ETA: This explanation is wrong. Darius got it right.
Much appreciated! I was taking N to be the number of squares on the board. My current thought is that, as you said, the number of possible move sequences on an N square board is of the order of N^N (actually, I think slightly smaller: N!). As you said, N may be much larger than the number of stones already played.
My current understanding is that board size if fixed for any given Go problem. Is that true or false? If it is true, then I’d think that the factor of N branching at each step in the tree of moves is just what gets swept into the nondeterministic part of NP.
If one assumes everything that is conjectured, then yes. To say that it is EXP-hard is to say that it takes exponential time on a deterministic machine. This does not immediately say how much time it takes on a non-deterministic machine. It is not ruled out that NP=EXP, but it is extremely implausible. Also doubted, though more plausible, is that PSPACE=EXP. PSPACE doesn’t care about determinism.

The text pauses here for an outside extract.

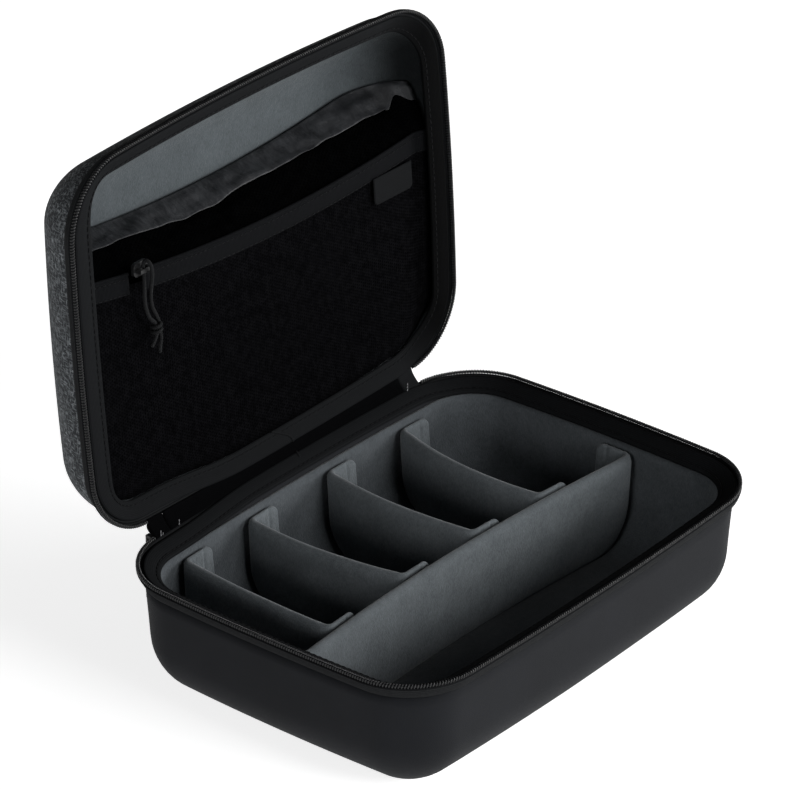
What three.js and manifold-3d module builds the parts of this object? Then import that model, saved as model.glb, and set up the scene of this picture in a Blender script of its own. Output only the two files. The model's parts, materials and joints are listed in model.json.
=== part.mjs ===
// Semi-rigid zip case with a sewn hinge, standing open, with a padded lift-out divider set
// and a zipped mesh pocket in the lid. Millimetres, X along the hinge, +Y to the hinge, +Z up.
import * as THREE from 'three';
import Module from 'manifold-3d';
import { mergeVertices } from 'three/addons/utils/BufferGeometryUtils.js';

const wasm = await Module();
wasm.setup();

// --- driving dimensions ---------------------------------------------------------------
const HALF_W = 125.3; // half the rim's width, along the hinge
const HALF_D = 90; // half the rim's depth
const CORNER_R = 31.9; // plan radius of the rim's corners
const LEAST_R = 9; // plan radius that the bottom's corners keep
const BOW_SHORT = 0.0216; // how far the short sides draw in at their ends, as a share
const BOW_LONG = 0.041; // the same for the long sides
const PARTING_Z = 62.6; // where the two halves of the zip meet
const LIP = 3.9; // the zip band stands this far out from the walls
const WALL_TOP = 54; // top of the base's moulded wall
const DRAFT = 3.4; // draw of the base's wall from its top to its bottom
const BASE_FILLET = 27;
const LID_TOP = 105.4;
const LID_DRAFT = 1.9;
const LID_FILLET = 34.1;
const LID_RIM_BOW = 2.2; // the open lid's rim bends this far towards its back at mid-span
const LID_LEAN = 2.4; // the lid is this much shallower at its far side than at the hinge
const LID_FAR_DRAW = 3.5; // extra draw of the lid's far wall, from its rim to its top
const LID_SIDE_DRAW = 0.8; // the same for its short walls
const WALL = 4.5; // base's moulded foam wall
const FLOOR = 6.2;
const LID_WALL = 3.4; // the lid is moulded thinner, so that the open case stands
const LINING = 1.5;
const GAP = 0.3; // between pieces that touch
const HINGE_Y = 90.77;
const HINGE_Z = 64.4;
const OPEN_DEG = 93.8; // how far the lid stands open
const COIL_R = 1;
const ZIP_END_X = 91.3; // the zip's ends, at the back corners
const TAB_X0 = 80.5; // the sewn tabs over the zip's ends
const DIVIDER_TOP = 52;
const DIVIDER_FOOT = 8.5;
const PAD = 3.2; // thickness of a divider's panel
const FLANGE = 1.6; // thickness of a divider's sewn end flap
const FLANGE_LONG = 20; // length of a flap
const HOOK = 0.5; // thickness of the hook strip behind a flap
const WALL_CLEAR = 0.8; // hook strip to lining
const SHORT_BACK_X = [-85, -40, 14, 64.5];
const SHORT_FRONT_X = [-88, -35, 13.2, 57.6];
const SHORT_BOW = [1.5, 3.6, 3, 4.5];
const MESH_Z = 71.3; // lid pocket's front, in the closed lid
const BAND_W = 10.3; // width of the pocket's zip band
const SLIDER_X = -80; // rest place of the pocket's zip slider
const CORD_D = 1.7;

const SHADES = {
  shell: [0x2b2d30, 0.85], heather: [0x3d4144, 0.95], lining: [0x53575b, 1],
  tape: [0x1d1e20, 0.9], coil: [0x0c0c0d, 0.5], mesh: [0x0a0a0b, 0.9],
  nylon: [0x1b1c1e, 0.7], metal: [0x2a2a2c, 0.4], rubber: [0x18191a, 0.7],
};
const CORNER_STEPS = 6;

// --- plan outline ---------------------------------------------------------------------
const corners = [[1, 1], [-1, 1], [-1, -1], [1, -1]];
const sideSteps = [4, 2, 4, 2];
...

I’m not completely sure what you mean. Darius’s response seems relevant (in particular, you may want to look at the difference between a general non-deterministic Turing machine and an alternating Turing machine). However, there seems to be possibly another issue here: When mathematicians and computer scientists discuss polynomial time, they are talking about polynomials of the length of the input, not polynomials of the input (similarly, for exponential time and other classes). Thus, for example, to say that PRIMES is in P we mean that there’s an algorithm that answers whether a given integer is prime that is time bounded by a polynomial of log_2 p (assuming p is written in base 2).